Empathy as a Response

Image by Ben Scherjon from Pixabay

“[In sensual empathy,] the bodily expressions of the other person draw me into her presence and by way of this process I not only attend to but also spontaneously follow her experiences through (Svenaeus 2018, 757).”

I want to briefly reflect on this supposed reality, that in empathy, the other person, through her bodily expressions, draws me to her. There is thus an invitation coming from the other person. It is a presupposition, then, that the other person is inviting me to share with her experience. Empathy is a kind of response to this kind of invitation.

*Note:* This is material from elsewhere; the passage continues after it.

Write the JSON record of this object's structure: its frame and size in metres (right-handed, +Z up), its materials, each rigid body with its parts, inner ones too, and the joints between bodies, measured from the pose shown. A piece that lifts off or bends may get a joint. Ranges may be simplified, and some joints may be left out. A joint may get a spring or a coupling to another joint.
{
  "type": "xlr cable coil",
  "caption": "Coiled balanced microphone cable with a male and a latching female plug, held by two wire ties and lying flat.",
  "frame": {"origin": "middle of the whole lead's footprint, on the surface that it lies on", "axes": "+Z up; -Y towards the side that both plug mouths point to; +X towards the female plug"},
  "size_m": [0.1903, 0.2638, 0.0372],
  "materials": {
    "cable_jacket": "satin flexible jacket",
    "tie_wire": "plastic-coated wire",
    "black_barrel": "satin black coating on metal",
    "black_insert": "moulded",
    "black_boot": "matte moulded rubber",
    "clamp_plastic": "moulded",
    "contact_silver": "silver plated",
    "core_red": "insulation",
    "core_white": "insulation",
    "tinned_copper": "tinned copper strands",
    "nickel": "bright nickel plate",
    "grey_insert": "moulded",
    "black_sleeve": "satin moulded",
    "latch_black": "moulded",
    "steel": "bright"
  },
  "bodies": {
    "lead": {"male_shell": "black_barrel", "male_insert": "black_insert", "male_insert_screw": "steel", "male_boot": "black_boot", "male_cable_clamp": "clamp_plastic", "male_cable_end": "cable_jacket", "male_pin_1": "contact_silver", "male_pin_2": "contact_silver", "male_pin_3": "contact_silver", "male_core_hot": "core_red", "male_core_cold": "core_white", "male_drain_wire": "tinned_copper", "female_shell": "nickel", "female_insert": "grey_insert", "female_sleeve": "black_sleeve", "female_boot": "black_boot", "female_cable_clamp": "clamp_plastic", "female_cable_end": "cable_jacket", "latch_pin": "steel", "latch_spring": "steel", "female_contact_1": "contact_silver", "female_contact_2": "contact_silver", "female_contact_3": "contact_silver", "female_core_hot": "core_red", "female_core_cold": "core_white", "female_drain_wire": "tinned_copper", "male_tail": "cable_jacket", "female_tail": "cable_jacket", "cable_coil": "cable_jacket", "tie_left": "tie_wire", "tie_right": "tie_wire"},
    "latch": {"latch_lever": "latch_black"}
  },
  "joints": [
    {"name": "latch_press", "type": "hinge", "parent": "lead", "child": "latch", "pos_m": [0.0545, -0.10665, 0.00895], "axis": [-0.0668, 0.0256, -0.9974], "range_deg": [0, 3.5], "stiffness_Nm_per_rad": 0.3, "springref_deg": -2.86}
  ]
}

In empathic experience, the other person asks me (not necessarily literally) to come and be with her. She invites me to experience what she is experiencing. She expresses that I should understand what she is feeling.

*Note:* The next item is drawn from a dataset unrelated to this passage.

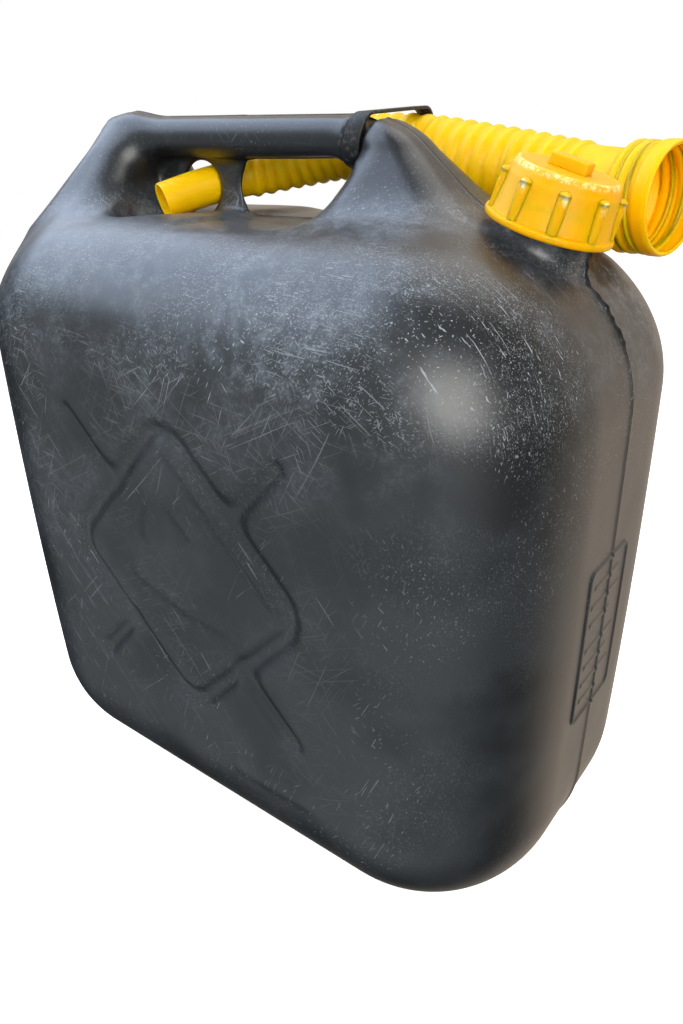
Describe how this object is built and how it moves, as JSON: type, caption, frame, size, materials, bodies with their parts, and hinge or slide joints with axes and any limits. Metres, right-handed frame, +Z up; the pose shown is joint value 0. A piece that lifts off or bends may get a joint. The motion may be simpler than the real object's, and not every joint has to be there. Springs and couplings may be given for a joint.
{
  "type": "fuel can with pouring spout",
  "caption": "Upright blow-moulded fuel can with a moulded carrying grip, a screw cap on a tilted neck, and a flexible pouring spout stowed behind the grip.",
  "frame": {"origin": "centre of the flat foot, on the parting plane of the mould", "axes": "+Z up, +X from the grip's closed end towards the filler neck, -Y the broad front face, +Y the side where the spout is stowed"},
  "size_m": [0.365, 0.217, 0.4048],
  "materials": {
    "can_black": "satin blow-moulded polyethylene, scuffed",
    "cap_yellow": "glossy injection-moulded polyethylene",
    "spout_yellow": "glossy flexible polyethylene",
    "strap_black": "dull moulded rubber",
    "gasket_black": "dull sheet rubber"
  },
  "bodies": {
    "can": {"can_body": "can_black", "spout_strap": "strap_black"},
    "cap_carrier": {"cap_gasket": "gasket_black"},
    "cap": {"screw_cap": "cap_yellow"},
    "spout_front": {"spout_nozzle": "spout_yellow", "spout_bellows_front": "spout_yellow", "spout_bellows_bend_back": "spout_yellow"},
    "spout_middle": {"spout_bellows_middle": "spout_yellow", "spout_bellows_bend_up": "spout_yellow"},
    "spout_mouth": {"spout_collar": "spout_yellow", "spout_gasket": "gasket_black"}
  },
  "joints": [
    {"name": "cap_lift", "type": "slide", "parent": "can", "child": "cap_carrier", "axis": [0.309, 0, 0.9511], "range_m": [0, 0.012]},
    {"name": "cap_turn", "type": "hinge", "parent": "cap_carrier", "child": "cap", "pos_m": [0.138, 0, 0.353], "axis": [0.309, 0, 0.9511], "range_deg": [0, 720]},
    {"name": "spout_draw", "type": "slide", "parent": "can", "child": "spout_front", "axis": [0.4395, 0.8681, 0.2308], "range_m": [0, 0.034], "deforming": ["spout_strap"]},
    {"name": "spout_bend_back", "type": "hinge", "parent": "spout_front", "child": "spout_middle", "pos_m": [0.0691, 0.0623, 0.3754], "axis": [0, 0, 1], "range_deg": [0, 25], "stiffness_Nm_per_rad": 0.6, "deforming": ["spout_bellows_bend_back"]},
    {"name": "spout_bend_up", "type": "hinge", "parent": "spout_middle", "child": "spout_mouth", "pos_m": [0.114, 0.0655, 0.366], "axis": [0, -1, 0], "range_deg": [0, 25], "stiffness_Nm_per_rad": 0.6, "deforming": ["spout_bellows_bend_up"]}
  ],
  "couplings": [
    {"joint": "cap_turn", "follows": "cap_lift", "rad_per_m": 1047.2}
  ]
}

If I see my friend smiling, for example, and eager to talk about how blessed she is, I may understand that she is joyful. But even without her telling me to come to her, I would be drawn to share with her experience because of empathy. Through this “invitation,” I may thus follow her experience and may become joyful myself because she is joyful. I am responding to her experience.

The same thing happens if I see one of my friends crying in the corner. Without her seeing me, I am drawn to share with her experience. I may now come to her and ask, “What’s wrong?” Then she may open up to me about her problem. I am merely responding to the implicit invitation to come to her and understand what she is feeling.

Empathy, then, is a kind of response because I am responding to the other person’s invitation to share with her experience.


References:
Svenaeus, Fredrik. 2018. “Edith Stein’s Phenomenology of Sensual and Emotional Empathy.” Phenomenology and the Cognitive Sciences 17 (4). Springer Netherlands: 741–60. doi:10.1007/s11097-017-9544-9.

Author: XhenEd

Just a simple guy doing his master's thesis. :) I take responsibility for anything I write.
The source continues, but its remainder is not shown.